Der Termin steht fest: Ab 13. Dezember 2020 heißt die Heilmeyersteige Eselsbergsteige. Diesen Termin nannte Gerrit Bernstein, Chef der Abteilung Vermessung der Stadt Ulm, bei einem Ausspracheabend im Bürgerzentrum Eselsberg. Kulturbürgermeisterin Iris Mann, mehrere Stadträte und Mitarbeiter der Arbeitsgruppe, die sich mit der Person Ludwig Heilmeyers und einer Umbenennung der Straße beschäftigt hatten, stellten sich den Fragen von Anwohnern. Zudem zeigt eine Ausstellung im Bürgerzentrum die Biografie des renommierten Hämatologen und Gründungsrektors der Universität Ulm und die Gründe, aus denen Ludwig Heilmeyer nicht als Vorbild zu sehen ist. Das Bürgerzentrum ist wegen der Gefahr der Verbreitung des Coronavirus zunächst bis einschließlich 19. April geschlossen. Diese Regelung ist Teil einer Allgemeinverfügung der Stadt Ulm.

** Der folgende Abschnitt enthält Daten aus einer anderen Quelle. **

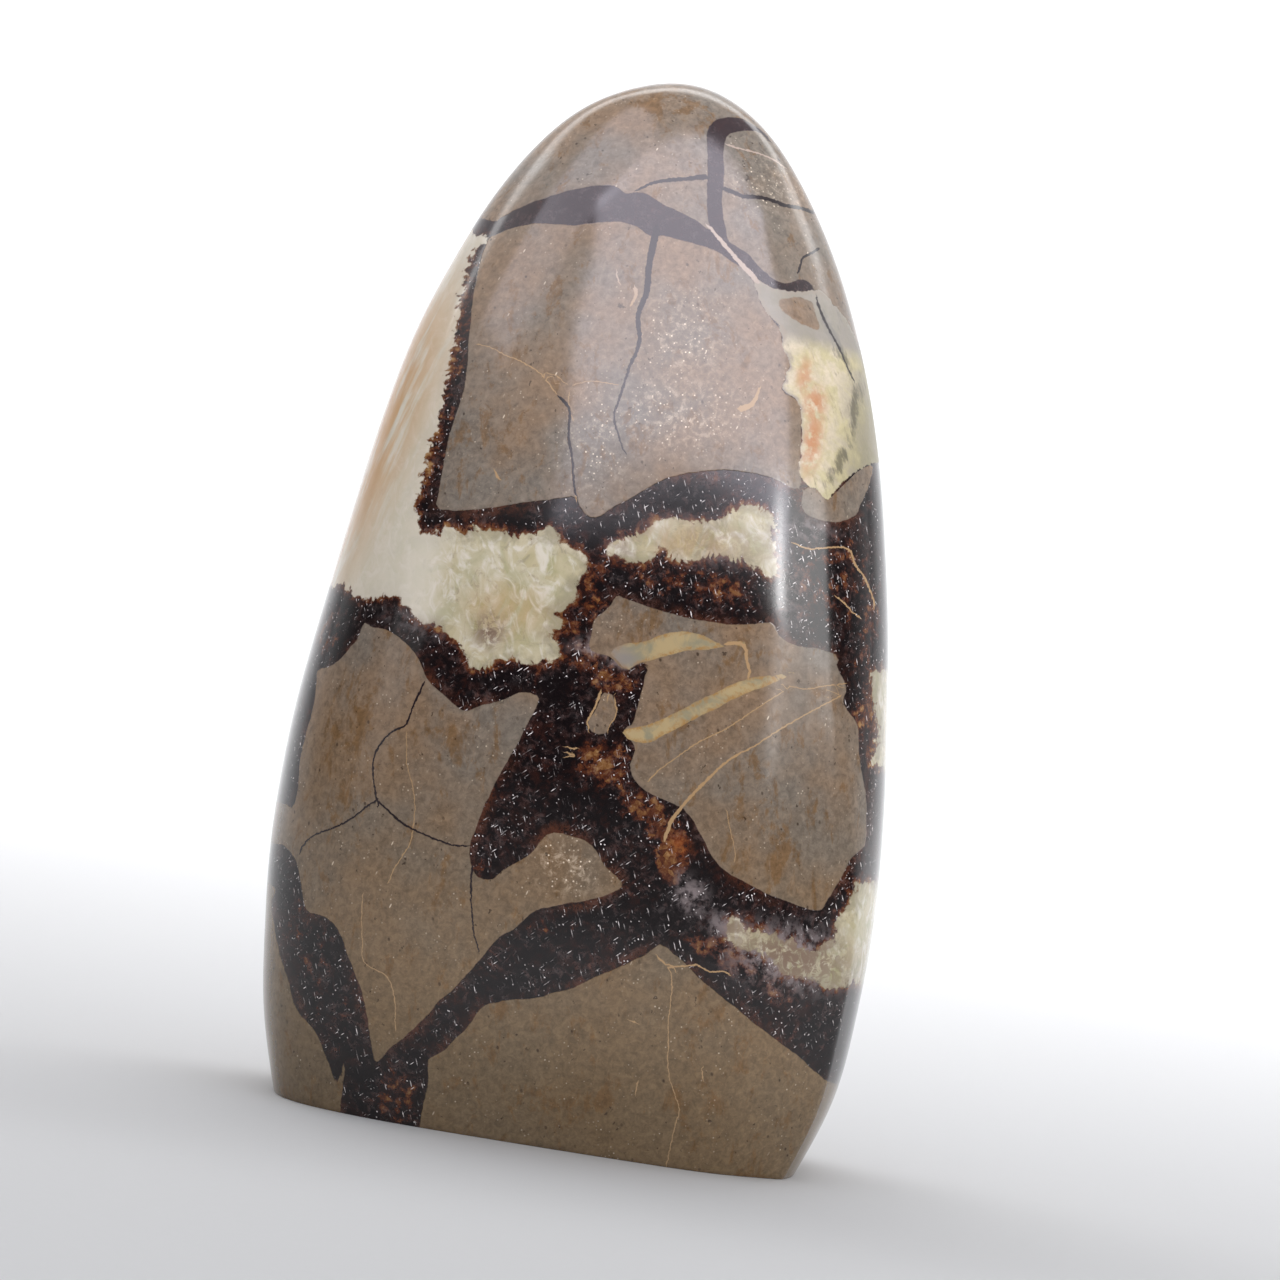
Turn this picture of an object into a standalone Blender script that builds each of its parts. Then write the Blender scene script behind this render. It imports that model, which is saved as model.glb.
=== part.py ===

Im Vorfeld des Gemeinderatsbeschlusses zur Umbenennung der Heilmeyersteige war der Ulmer Medizinhistoriker Florian Steger mit einem Gutachten beauftragt worden; Steger war zu dem Schluss gekommen, dass Ludwig Heilmeyer trotz seiner medizinischen Verdienste die Voraussetzung nicht erfülle, dass eine Straße nach ihm heißen könne: „Vorbildliche Charaktereigenschaften sind nicht zu erkennen.“ Die Ausstellung zeigt, dass der 1969 verstorbene Mediziner, der förderndes Mitglied der SS gewesen war, zum Beispiel ein richtungsweisendes Werk als seines reklamierte, die Erstausgabe des jüdischen und im Holocaust ermordeten Mediziners Hans Hirschfeld aber verschwieg.
Aus der Heilmeyersteige wird die Eselsbergsteige
Die Umbenennung selbst hat eine lange Reihe von Folgen für 260 betroffene Haushalte. Für Kosten wie die Ummeldung ihres Autos oder für einen veränderten Grundbucheintrag müssen die Anwohner nicht selbst aufkommen, für neue Visitenkarten und Ähnliches wohl schon. Auch Stadtplan-Verlage sind betroffen. Die Anwohner müssen die Änderung ihrer Adresse verschiedenen Dienstleistern, Banken und Lieferdiensten melden. Die Kosten der Umbenennung für den Steuerzahler waren einer der Punkte, die von Kritikern der Umbenennung während der eher schwach besuchten Veranstaltung geäußert wurden.
Auch der neue Name Eselsbergsteige gefiel Veranstaltungsbesuchern nicht; er sei fantasielos. Anwohner hätten lieber einen Namenspaten der Straße mit Vorbildfunktion gehabt – einen Mediziner oder Demokraten. Michael Joukov-Schwelling (Grüne) erklärte, man habe sich nach langen Diskussionen mehrheitlich bewusst entschieden, fantasielos zu sein – um Fragen zu entgehen, beispielsweise dahingehend, ob diese oder jene Person als Namensgeber wirklich besser geeignet sei als Heilmeyer. Der Name Eselsbergsteige beziehe sich darauf, dass der Berg früher für Pferdefuhrwerke zu steil war und nur Eselskarren den Weg bewältigen konnten.
Kritik gab es auch an der städtischen Vorgehensweise: Anwohner fühlten sich zu wenig in die Auseinandersetzung um die Umbenennung einbezogen. Bei einem Info-Abend im Stadthaus habe es – anders als am Mittwochabend im Bürgerhaus gesagt – keine Aussprache mit Anwohnern gegeben. Dies bestätigte Kulturbürgermeisterin Iris Mann: Es habe für die Besucher der Stadthaus-Veranstaltung Karten gegeben, auf denen „dafür“ oder „dagegen“ angekreuzt werden konnte und ein Feld für Kommentare frei war. Weiterer Kritikpunkt des Abends: Die Biografie Heilmeyers sei von vornherein einseitig dargestellt worden, eine objektive Berichterstattung über die Person Heilmeyer – über seine Schwächen wie über seine Verdienste – habe gegenüber den Anwohnern nicht stattgefunden.